* This RSR Edition Recorded the Day After the Film: Bob Enyart and Fred Williams review Tim Mahoney's third installment in his Patterns of Evidence series, The Red Sea Miracle. The guys begin with audience favorite, CSU professor autism spokesperson and author of 60 peer-reviewed scientific papers on animal behavior Temple Grandin, who answers Mahoney's question about whether sheep could travel twenty miles a day for days on end. "If the people can do it the sheep can do it" she answered bluntly. Thus this woman, named by Time magazine as one of the hundred most influential people in the world, swiped away in a simple sentence a century of objection to the "Hebrew approach" on crossing the desert to the sea. That was one of various objections, both scholarly (like the location of yam suph) and colloquial (like sandals would wear out), addressed by the film's evaluation of the "Egyptian approach" of a nearby, smaller, and less miraculous crossing as compared to what Mahoney calls a "Hebrew approach" to a far greater and more miraculous Red Sea Crossing.
* Mahoney's Patterns:
Patterns of Evidence -- The Exodus: Arrival; Multiplication; Slavery; Judgment; Exodus; Conquest.
Patterns of Evidence -- Moses Controversy: Match the Look; Readable; Match the History.
Patterns of Evidence -- The Red Sea Miracle: Departure Point; Direction; Desert; Detour to a Dead End; Deep Sea; Destination to Mt. Sinai.
* On Yam Suph / The Red Sea: Watching Tim Mahoney's Red Sea Miracle prompted the following idea. Scholars in the film state what has long been known, that the Hebrew yam means sea, but that suph does not mean red, but rather, reeds. Consider this question first, are the words Abimelech, Xerxes, and Artaxerxes the names of individuals or are they titles? Likewise, what if yam suph was not the pre-existing name of a specific body of water but rather referred to a watery saving? Second, dramatic events can generate new figures of speech. The creation week led to the number seven meaning completion and likewise the flood's days of rain led to forty meaning a fully sufficient amount of time. Might it be that, after Moses' being saved through the Nile's waters when his mother hid him in the suph, that is, in the reeds (twice stated in Exodus 2), an idiomatic expression arose regard a saving involving water which became a suph saving?
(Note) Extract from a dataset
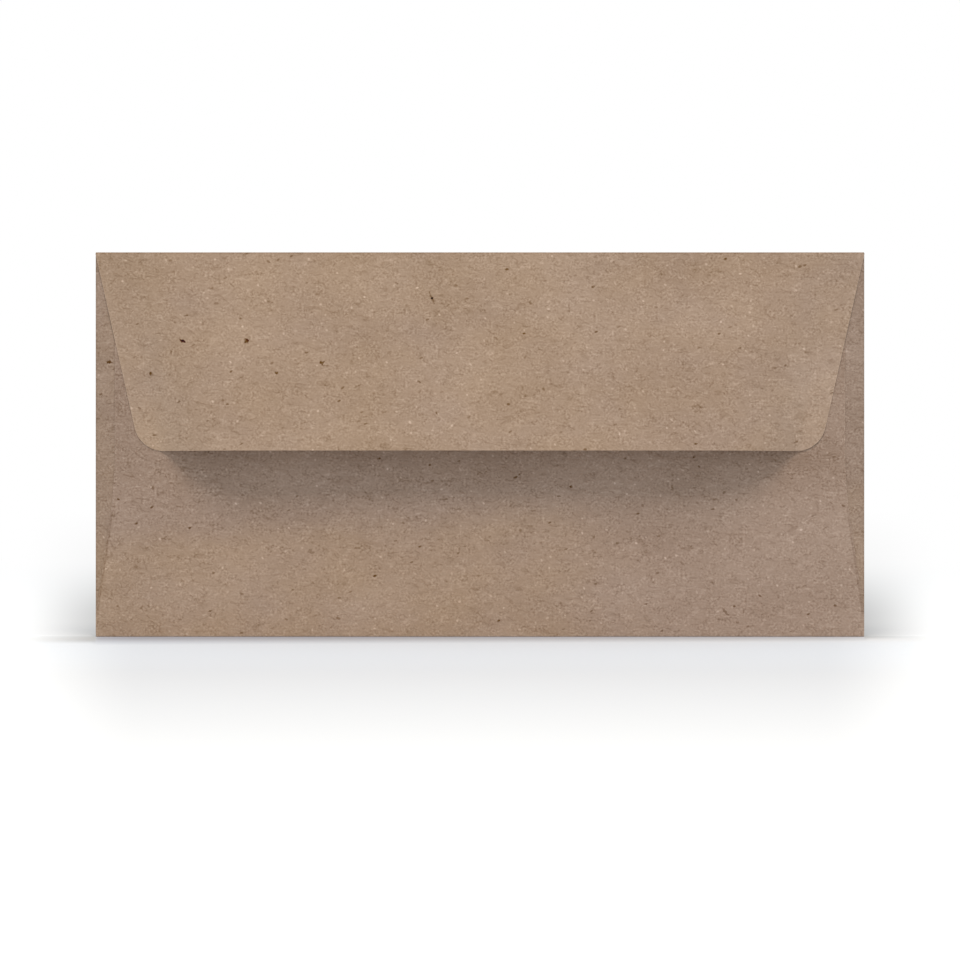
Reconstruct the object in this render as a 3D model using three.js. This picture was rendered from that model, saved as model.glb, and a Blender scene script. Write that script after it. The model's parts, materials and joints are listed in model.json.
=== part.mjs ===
// A kraft paper envelope of the DL size, folded from one die-cut blank.
//
// It stands on its bottom fold with the seal flap's side towards -Y, +X to the right and +Z up.
// The origin is the middle of the bottom fold. All lengths are in millimetres.
//
// The front panel is the plain address side. Two side flaps fold in behind it, the back panel folds
// up over them and is glued to them, and the seal flap folds down over the back panel's lip.
// Each panel of the blank is its own sheet of paper, and each score line its own half-round fold.

import * as THREE from "three";

// The closed envelope
const WIDTH = 220;
const HEIGHT = 110;

// The paper and what lies between its layers
const PAPER = 0.15;
const POCKET_GAP = 0.4; // free depth of the pocket over a side flap
const GLUE_FILM = 0.06;
const LAYER_GAP = 0.12; // air between layers that lie on each other without glue

// The back panel
const THROAT = 20; // from the top crease down to the lip
const LIP_CORNER = 6;
const LIP_BOW = 0.75; // how far the lip stands off its flat plane, at the middle of the mouth
const BACK_INSET = 5.5; // from the side crease in to the back panel's upright edge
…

Pondering that, consider the 28 uses of suph in the Bible:
- The suph of the Nile where Moses was saved (Ex. 2:3, 5)
- The suph sea where the wind blew the locusts (Ex. 10:19)
- The suph sea referencing where Israel was saved (23 times)
- Though the suph wrapped around his head Jonah was saved (2:5)
As the antithesis, Isaiah 49 provides the final reference stating that Egypt's "waters will fail from the sea and the river will be wasted... reeds and suph will wither" (Isa. 49:6) so that whereas God's people are saved, like Moses was, in the suph, those arrayed against God can expect no watery suph saving. How might this relate to study of the Exodus route? First, if true, there would be no need to search for a body of water previously identified as yam suph. When Israel was saved through the sea, it became the suph sea. Second, and again, if the above observations are valid, a lack of reeds would not mitigate against the "Hebrew approach", as Tim Mahoney calls it, to locating the Red Sea miracle at the Gulf of Aqaba.